Information you need to include in your PSC Register
The first thing you need to do before entering information on the PSC register, is to confirm the relevant details with each identified PSC, which are:
- Date of birth
- Country, state or part of the UK where he or she usually lives
- Service address
- Usual residential address
- The date he or she became a PSC in the company (30th April 2016 or later)
- Which conditions for being a PSC are met
For conditions (I) and (II) this must include the level of their shares and voting rights, within the following categories:
- Over 25% up to (and including) 50%
- More than 50% and less than 75%
- 75% or more
You only need to identify whether a PSC meets condition (IV) if they do not exercise control through one or more of conditions (I) to (III).

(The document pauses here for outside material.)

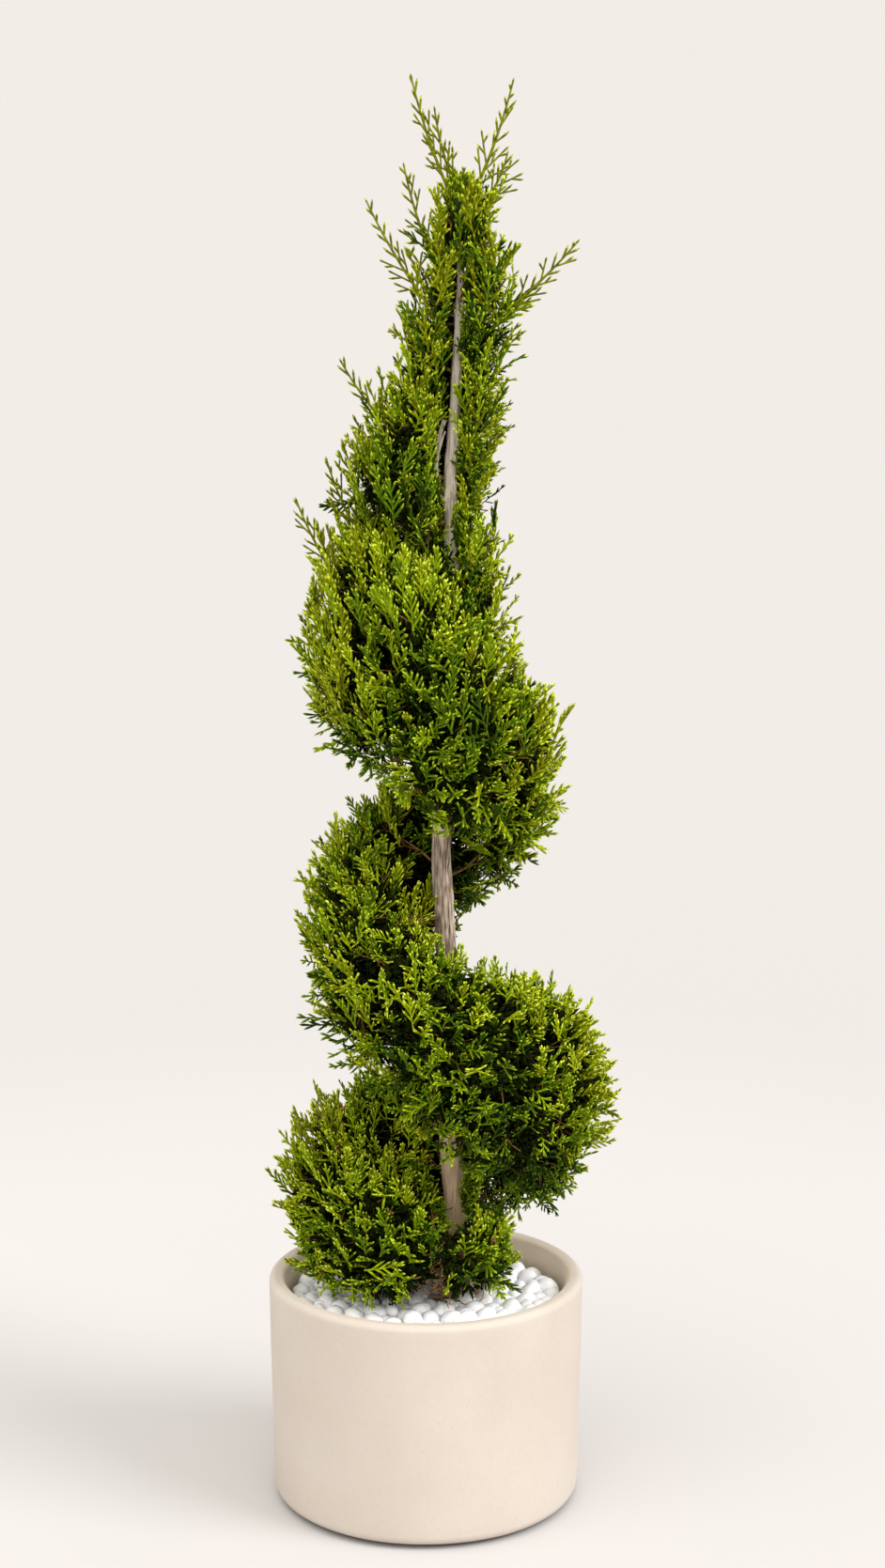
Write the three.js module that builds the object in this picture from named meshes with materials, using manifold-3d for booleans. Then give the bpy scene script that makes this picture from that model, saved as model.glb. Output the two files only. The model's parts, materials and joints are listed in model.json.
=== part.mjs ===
// A conifer clipped as a spiral, in a round pot with white pebbles on its soil.
//
// Sizes are in millimetres and +Z is up. The origin is the middle of the pot's flat underside,
// +X is to the right of the plant and -Y is its front. The clipped foliage climbs round the
// trunk as one ribbon, to the left across the front, and opens at the top into a cone with a
// slot down its front where the trunk shows. Turns are counted from the right: a quarter turn
// is the front, a half turn the left and three quarters the back.

import * as THREE from "three";
import { mergeVertices } from "three/addons/utils/BufferGeometryUtils.js";
import Module from "manifold-3d";

const wasm = await Module();
wasm.setup();

// ---- driving dimensions -------------------------------------------------------------------

const seat = 0.3; // the clearance between pieces that rest on or in each other
const crease = 2.4; // the clearance between masses of foliage, which their boughs carry
const stepsPerTurn = 26; // sections in a full turn of a mass

const pot = {
  height: 261,
  topRadius: 180,
  footRadius: 175,
  wall: 19,
  floor: 24,
  footRound: 12,
  lipRound: 8,
  segments: 36,
};

const soil = { top: 217 };

const mulch = {
  top: 238,
  hole: 31, // radius of the clear ring round the trunk's foot
  lump: 2, // how far the bed rises and falls
  lumpTurn: 2.4, // radians of the lumps' wave from one segment to the next
  rowTurn: 1.7, // and from one row to the next
  segments: 32,
};

const trunk = {
  // the middle of the trunk at a few heights, where it leans and straightens
  line: [
    [31, 0, soil.top],
    [36, 0, 295],
    [28, 1, 405],
    [24, 0, 625],
    [17, 0, 762],
    [24, 1, 905],
    [29, 0, 1063],
    [27, 0, 1155],
    [34, 0, 1267],
    [38, 1, 1355],
    [41, 2, 1467],
  ],
  thickness: 10, // how much the radius loses from foot to tip
  tipRadius: 2,
  taper: 2.6,
  flare: 11, // added to the radius at the ground
  flareHeight: 17,
  lobes: 3, // swellings round the trunk
  lobe: 0.03, // how far they stand out, as a share of the radius
  flareLobe: 0.14, // and how much more at the ground
  rings: 20,
  ringsToFoot: 1.6, // over 1 puts the rings closer together towards the foot
  sides: 10,
};

// The ribbon's vertical section at some turns: the height of its middle, half its height, how
// far it reaches from the middle of the trunk, and how round its underside is. Under 1 fills the
// section's lower corners.
const ribbon = {
  inner: 9, // its clearance round the trunk
  stations: [
    { turn: 0.02, height: 298, half: 46, reach: 68, under: 0.8 },
    { turn: 0.25, height: 300, half: 53, reach: 112, under: 0.7 },
    { turn: 0.5, height: 350, half: 103, reach: 193, under: 0.6 },
    { turn: 0.75, height: 402, half: 114, reach: 158, under: 0.9 },
    { turn: 1.0, height: 471, half: 132, reach: 182, under: 1.3 },
    { turn: 1.25, height: 545, half: 118, reach: 162, under: 1 },
    { turn: 1.38, height: 613, half: 112, reach: 158, under: 1 },
    { turn: 1.5, height: 663, half: 127, reach: 157, under: 1 },
    { turn: 1.75, height: 738, half: 100, reach: 130, under: 1 },
    { turn: 2.0, height: 842, half: 103, reach: 130, under: 1.2 },
    { turn: 2.12, height: 878, half: 104, reach: 121, under: 1.1 },
    { turn: 2.25, height: 920, half: 138, reach: 130, under: 1 },
    { turn: 2.38, height: 972, half: 122, reach: 148, under: 1 },
    { turn: 2.5, height: 998, half: 124, reach: 160, under: 0.95 },
    { turn: 2.7, height: 1058, half: 112, reach: 134, under: 0.9 },
  ],
  points: 12, // round a section
  uneven: 0.045, // how far its outside swells and sinks
  topShare: 1.03, // its top's height over its middle, as a share of half its height
};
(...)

What types of businesses must keep a PSC Register?
The businesses that are required to keep and maintain a PSC register and report PSC details to Companies House are:
- UK public limited companies, limited companies, and unlimited companies.
- UK Limited liability partnerships (LLPs)
- Societates Europaeae (SEs) registered at Companies House
You must keep a register and report PSC details to Companies House even if your company is dormant.
Who is responsible for the Confirmation Statement and PSC Register?
If you are a company director or a designated member of an LLP, you are also responsible for ensuring the confirmation statement and PSC register. Sometimes the responsibility will be designated to an appointed company secretary or an accountant. However, the director or designated LLP member(s) are still liable if these requirements are not maintained by the appointed individual.
Please also refer to Companies House guidance for further information on keeping a PSC register.